Reznor and longtime studio collaborator Atticus Ross crafted 19 backing tracks for the film about Mark Zuckerberg’s rise to Internet fame and fortune. It continues what has been, for Reznor and NIN, an inexplicably rocky relationship with movie music. (Just compare the mindless “Deep” from Lara Croft: Tomb Raider with, say, his soundcraft for Natural Born Killers.) If Reznor’s looking for creative redemption within the genre, The Social Network only provides that in dribs and drabs. That’s because much of his work here with Ross often sounds like NIN gone conventional.
Excepting NIN live and releases like Still, with their particular performance environments, stripping down what we’re used to hearing from Trent Reznor makes him sound like too many other named and nameless performers. Across 87 minutes of music (two-thirds of movie time, conveniently stretching out a physical release to two CDs), while there may not be an unprocessed instrument in The Social Network many sure seem that way. Many sounds are cleaner and clearer than on any NIN release; this makes them unfamiliar, and possibly unwelcome.
Brittle, plastic synths transition from “Intriguing Possibilities” to “Painted Sun in Abstract,” for instance, and insistent beeping ruins the kickoff of “Carbon Prevails.” Songs like “In Motion,” a rather entertaining song overall, seem suited more for an EBM act like Covenant that Reznor would have influenced. And how do we explain a dozen or so piano notes killing the spectacular Cold Meat Industry mood of “3:14 Every Night?” The crystalline synth and tambourine sounds that annoy rather than entertain in “Pieces Form the Whole?” Or the six-note “Hand Covers Bruise” thematic figure resolving to a major key? Really, who knew the perpetually dour Reznor even remembered what a major key was?
Only after Reznor and Ross’ Laibach-like piss-take on Edvard Grieg’s “In the Hall of the Mountain King,” requested by Fincher for a pivotal scene, does the soundtrack start to gel, even making parallels with 1999’s underappreciated and overstuffed The Fragile. There are smarter transitions and connected arrangements (“On We March” into “Magnetic”), as well as skillful tweaks of musical hope like “Almost Home” and the pitched-down reprise of “Hand Covers Bruise.”
Yet even here, in the best third of the album, are nods to very non-Reznorian convention. Even with no percussion loop in earshot, “Complication with Optimistic Outcome” is cyclical and swirling like a Daft Punk banger.

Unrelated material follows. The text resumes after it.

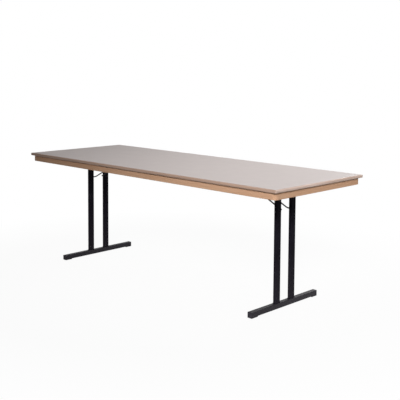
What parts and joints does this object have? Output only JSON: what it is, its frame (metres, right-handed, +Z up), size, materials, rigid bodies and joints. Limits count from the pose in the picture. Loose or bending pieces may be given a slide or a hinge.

Surprising clarity again rules in “Soft Trees Break the Fall,” as bell tones rest atop a foundation of siren-like wails and bass grumbles. And ultimately, “The Gentle Hum of Anxiety” sounds like something anyone could make: plain old movie background music.

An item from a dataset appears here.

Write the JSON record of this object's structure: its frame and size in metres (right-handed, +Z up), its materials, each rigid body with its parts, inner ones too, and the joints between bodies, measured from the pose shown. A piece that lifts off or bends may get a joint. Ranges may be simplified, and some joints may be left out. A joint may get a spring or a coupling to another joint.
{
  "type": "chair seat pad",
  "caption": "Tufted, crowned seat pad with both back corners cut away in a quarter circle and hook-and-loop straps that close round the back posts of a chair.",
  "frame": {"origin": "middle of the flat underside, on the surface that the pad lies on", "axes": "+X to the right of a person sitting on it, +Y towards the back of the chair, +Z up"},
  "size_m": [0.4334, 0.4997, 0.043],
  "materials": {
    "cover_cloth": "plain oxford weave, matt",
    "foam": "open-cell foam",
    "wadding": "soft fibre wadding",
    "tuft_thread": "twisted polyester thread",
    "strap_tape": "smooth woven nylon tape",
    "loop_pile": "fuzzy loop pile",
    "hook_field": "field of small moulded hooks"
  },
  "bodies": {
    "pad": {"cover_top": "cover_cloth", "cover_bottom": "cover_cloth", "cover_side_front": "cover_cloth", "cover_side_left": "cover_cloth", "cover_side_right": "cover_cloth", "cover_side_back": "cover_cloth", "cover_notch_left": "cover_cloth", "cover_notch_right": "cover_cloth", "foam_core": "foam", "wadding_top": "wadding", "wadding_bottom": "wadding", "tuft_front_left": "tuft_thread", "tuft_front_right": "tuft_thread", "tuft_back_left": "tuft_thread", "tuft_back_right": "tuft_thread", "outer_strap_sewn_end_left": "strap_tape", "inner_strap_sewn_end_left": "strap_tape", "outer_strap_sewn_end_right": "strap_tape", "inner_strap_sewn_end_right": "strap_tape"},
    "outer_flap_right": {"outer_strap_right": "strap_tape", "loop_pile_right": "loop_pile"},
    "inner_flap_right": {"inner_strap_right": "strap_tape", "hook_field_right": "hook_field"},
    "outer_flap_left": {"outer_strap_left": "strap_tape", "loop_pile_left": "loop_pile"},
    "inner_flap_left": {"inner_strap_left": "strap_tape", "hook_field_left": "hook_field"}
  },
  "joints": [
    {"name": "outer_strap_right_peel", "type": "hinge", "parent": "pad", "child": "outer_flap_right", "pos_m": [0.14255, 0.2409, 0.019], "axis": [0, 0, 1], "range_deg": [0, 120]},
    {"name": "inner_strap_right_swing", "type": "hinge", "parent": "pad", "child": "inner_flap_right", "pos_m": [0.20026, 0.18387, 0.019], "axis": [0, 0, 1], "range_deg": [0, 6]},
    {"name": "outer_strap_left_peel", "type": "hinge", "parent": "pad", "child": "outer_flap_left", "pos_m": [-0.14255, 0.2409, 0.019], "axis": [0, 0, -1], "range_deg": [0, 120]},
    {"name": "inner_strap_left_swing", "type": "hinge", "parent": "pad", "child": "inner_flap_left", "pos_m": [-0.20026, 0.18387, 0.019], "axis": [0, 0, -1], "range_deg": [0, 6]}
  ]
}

Of course Trent Reznor should be allowed to progress, change, try new things. Yet the complaint a few have lodged against his new group How to Destroy Angels applies to this soundtrack as well: Taking the man out of NIN takes the NIN (and the sounds fans grew up with and lovingly watched mutate) out of the music maybe a touch too much. In spite of shelving Nine Inch Nails, on The Social Network Reznor and Atticus Ross seem like artists blurring the line between wanting to try a laundry list of new things and not knowing when to leave well enough alone.